**Written problem**
The listing below should be copied in full, word for word.

**Material provided**

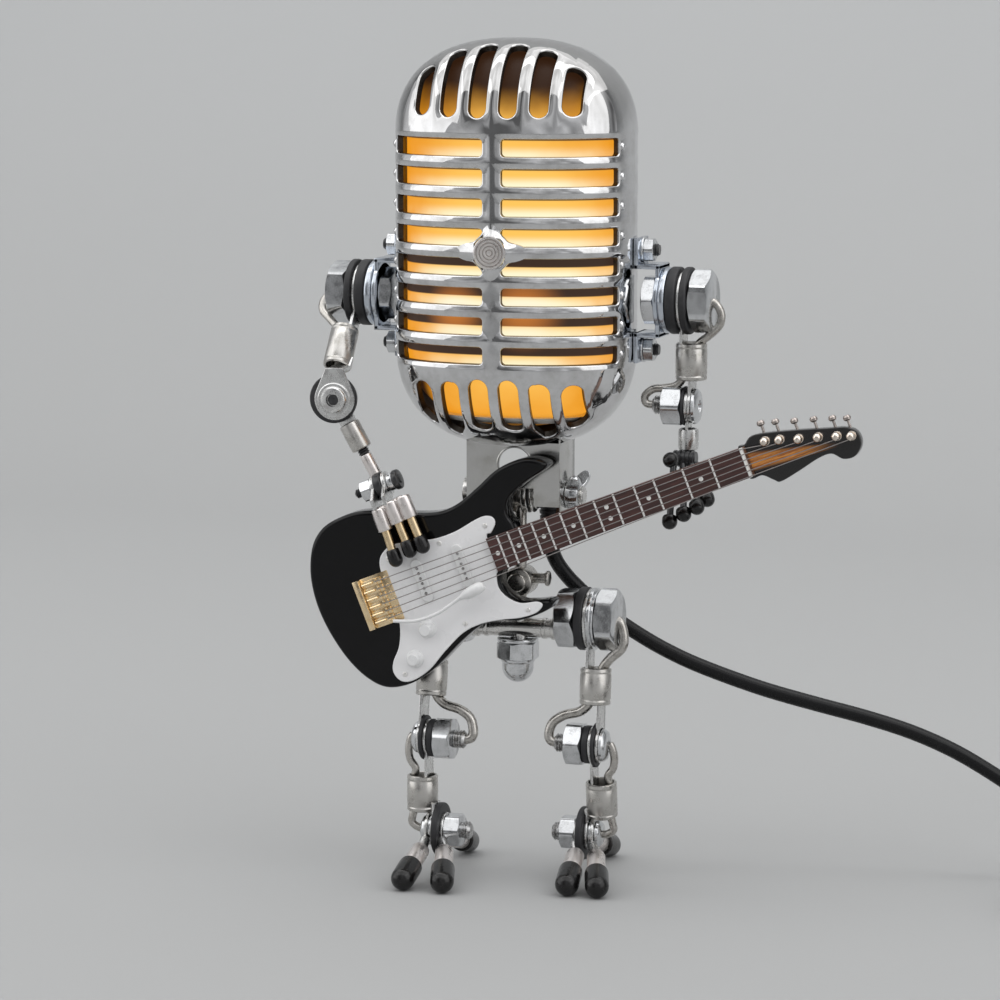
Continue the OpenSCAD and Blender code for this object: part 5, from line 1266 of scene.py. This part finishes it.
# %% Shoulder brackets
SH_Y, SH_Z = 5.0, 189.0
bracket = Piece("shoulder_bracket_sheets", "head", ZINC, "shoulder_brackets")
screws = Piece("bracket_screws", "head", HEX, "bracket_fasteners")
screw_ends = Piece("bracket_screw_ends", "head", BLACK_METAL)
for side in sides.values():
    bracket.at = screws.at = screw_ends.at = shift(0, SH_Y, SH_Z) @ side
    for up in (1, -1):
        flip = Matrix.Scale(up, 4, (0, 0, 1))
        bracket.box(39.4, 40.9, -6.5, 6.5, 10.2, 20, 0.3, at=flip)
        bracket.box(39.4, 48.0, -6.5, 6.5, 10.2, 11.7, 0.3, at=flip)
        at = shift(0, 0, 16 * up)
        screws.hexagon(41.7, 44.9, 7, at=at).ring(40.95, 41.7, 8.4, 4.2, 0.2, at=at)
        screw_ends.threads(44.3, 46.4, 4, 0.7, at=at)
    bracket.box(46.5, 48.0, -6.5, 6.5, -11.6, 11.6, 0.3)
    bracket.ring(46.5, 48.0, 20, 10.1, 0.3)
bracket.done("zinc_plate")
screws.done("steel_bolt")
screw_ends.done("black_plastic")


def shoulder(name, at, top, ferrule_d, ferrule_h, width):
    """The stack on the shoulder's bolt, its rod and the upper arm's ferrule. The lugs are
    returned unfinished, because the elbow's are added to them."""
    def part(label, material, *nodes):
        return Piece(f"{name}_{label}", name + "_upper_arm", material,
                     *(f"{name}_{node}" for node in nodes), at=at)

    p = part("shoulder_hexagon", HEX, "shoulder_bolt")
    p.hexagon(57.4, 64.2, BIG, turned=30 if name == "left" else 0).disc(41.9, 58, 10, 0.3)
    p.hexagon(41.8, 46.4, 15).done("steel_bolt")
    p = part("shoulder_rod", ROD)
    p.rod([(63.2, 0, 0), (64.9, 0, -0.8), (66.7, 0, -3.8), (66.2, 0, -7.6), (62.8, 0, -11),
           (59.2, 0, -top - 0.6), (58.9, 0, -top - 4)], 2.6).done("steel_bolt")
    p = part("shoulder_rubbers", RUBBER, "shoulder_washers")
    p.ring(50.5, 53.8, 21.6, 10.1, 0.6).ring(55.0, 57.3, 21.6, 10.1, 0.6).done("black_rubber")
    part("shoulder_ring", ZINC).ring(48.1, 50.4, 21.2, 10.1, 0.7).done("zinc_plate")
    p = part("upper_arm_sleeve", FERRULE, "upper_arm_lug")
    ferrule(p, 57.0, top, ferrule_d, ferrule_h)
    p.done("stainless_lug")
    p = part("upper_arm_lugs", LUG)
    tongue(p, 53.9, 19, 10.1, width, top + TAIL)
    return p


# %% [markdown]
# The left arm hangs straight and its hand holds the guitar's neck. The fingers are wires from a
# ribbed grip to soft black tips, so each is a round bar between two points, and its tip is a
# spun section turned onto the same line.

# %% Left arm
ARM_TOP, ELBOW_Z = 13.4, 155.2
left_at, elbow_at = shift(0, SH_Y, SH_Z), shift(0, SH_Y, ELBOW_Z)
low = SH_Z - ELBOW_Z - ARM_TOP - FERRULE_H
lugs = shoulder("left", left_at, ARM_TOP, 10.2, FERRULE_H, 7.6)
lugs.at = elbow_at
tongue(lugs, 56.8, 11, 6.1, 8.0, low + TAIL, up=True)
lugs.done("stainless_lug")
p = Piece("left_elbow_hexagon", "left_upper_arm", HEX, "left_elbow_bolt", at=elbow_at)
p.hexagon(48.0, 54.7, 12).disc(54, 58, 6, 0.2)
p.lathe([(57.9, 0), (57.9, 5.6), (58.2, 5.8), (59.0, 5.6), (59.6, 4.9), (59.9, 3.6), (59.9, 2.0), (59.2, 1.8),
         (59.2, 0)]).done("steel_bolt")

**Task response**
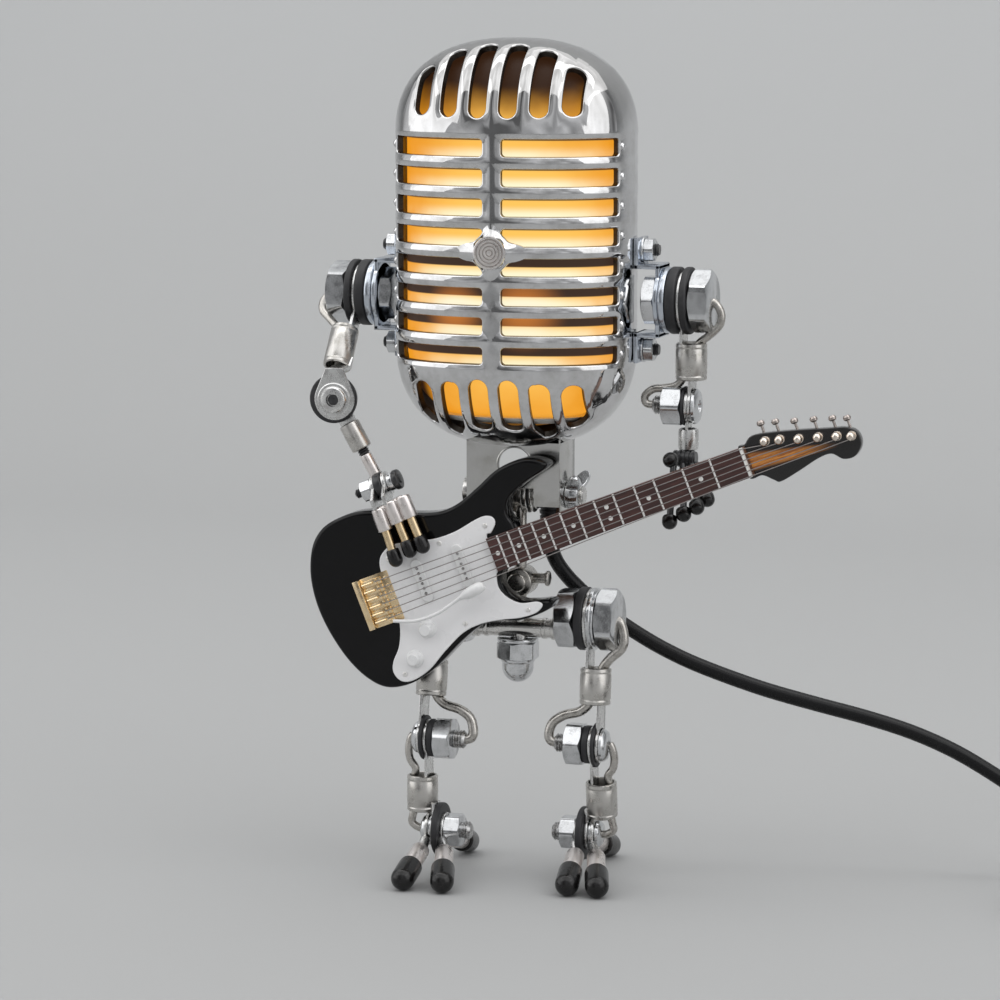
Continue the OpenSCAD and Blender code for this object: part 5, from line 1266 of scene.py. This part finishes it.
# %% Shoulder brackets
SH_Y, SH_Z = 5.0, 189.0
bracket = Piece("shoulder_bracket_sheets", "head", ZINC, "shoulder_brackets")
screws = Piece("bracket_screws", "head", HEX, "bracket_fasteners")
screw_ends = Piece("bracket_screw_ends", "head", BLACK_METAL)
for side in sides.values():
    bracket.at = screws.at = screw_ends.at = shift(0, SH_Y, SH_Z) @ side
    for up in (1, -1):
        flip = Matrix.Scale(up, 4, (0, 0, 1))
        bracket.box(39.4, 40.9, -6.5, 6.5, 10.2, 20, 0.3, at=flip)
        bracket.box(39.4, 48.0, -6.5, 6.5, 10.2, 11.7, 0.3, at=flip)
        at = shift(0, 0, 16 * up)
        screws.hexagon(41.7, 44.9, 7, at=at).ring(40.95, 41.7, 8.4, 4.2, 0.2, at=at)
        screw_ends.threads(44.3, 46.4, 4, 0.7, at=at)
    bracket.box(46.5, 48.0, -6.5, 6.5, -11.6, 11.6, 0.3)
    bracket.ring(46.5, 48.0, 20, 10.1, 0.3)
bracket.done("zinc_plate")
screws.done("steel_bolt")
screw_ends.done("black_plastic")


def shoulder(name, at, top, ferrule_d, ferrule_h, width):
    """The stack on the shoulder's bolt, its rod and the upper arm's ferrule. The lugs are
    returned unfinished, because the elbow's are added to them."""
    def part(label, material, *nodes):
        return Piece(f"{name}_{label}", name + "_upper_arm", material,
                     *(f"{name}_{node}" for node in nodes), at=at)

    p = part("shoulder_hexagon", HEX, "shoulder_bolt")
    p.hexagon(57.4, 64.2, BIG, turned=30 if name == "left" else 0).disc(41.9, 58, 10, 0.3)
    p.hexagon(41.8, 46.4, 15).done("steel_bolt")
    p = part("shoulder_rod", ROD)
    p.rod([(63.2, 0, 0), (64.9, 0, -0.8), (66.7, 0, -3.8), (66.2, 0, -7.6), (62.8, 0, -11),
           (59.2, 0, -top - 0.6), (58.9, 0, -top - 4)], 2.6).done("steel_bolt")
    p = part("shoulder_rubbers", RUBBER, "shoulder_washers")
    p.ring(50.5, 53.8, 21.6, 10.1, 0.6).ring(55.0, 57.3, 21.6, 10.1, 0.6).done("black_rubber")
    part("shoulder_ring", ZINC).ring(48.1, 50.4, 21.2, 10.1, 0.7).done("zinc_plate")
    p = part("upper_arm_sleeve", FERRULE, "upper_arm_lug")
    ferrule(p, 57.0, top, ferrule_d, ferrule_h)
    p.done("stainless_lug")
    p = part("upper_arm_lugs", LUG)
    tongue(p, 53.9, 19, 10.1, width, top + TAIL)
    return p


# %% [markdown]
# The left arm hangs straight and its hand holds the guitar's neck. The fingers are wires from a
# ribbed grip to soft black tips, so each is a round bar between two points, and its tip is a
# spun section turned onto the same line.

# %% Left arm
ARM_TOP, ELBOW_Z = 13.4, 155.2
left_at, elbow_at = shift(0, SH_Y, SH_Z), shift(0, SH_Y, ELBOW_Z)
low = SH_Z - ELBOW_Z - ARM_TOP - FERRULE_H
lugs = shoulder("left", left_at, ARM_TOP, 10.2, FERRULE_H, 7.6)
lugs.at = elbow_at
tongue(lugs, 56.8, 11, 6.1, 8.0, low + TAIL, up=True)
lugs.done("stainless_lug")
p = Piece("left_elbow_hexagon", "left_upper_arm", HEX, "left_elbow_bolt", at=elbow_at)
p.hexagon(48.0, 54.7, 12).disc(54, 58, 6, 0.2)
p.lathe([(57.9, 0), (57.9, 5.6), (58.2, 5.8), (59.0, 5.6), (59.6, 4.9), (59.9, 3.6), (59.9, 2.0), (59.2, 1.8),
         (59.2, 0)]).done("steel_bolt")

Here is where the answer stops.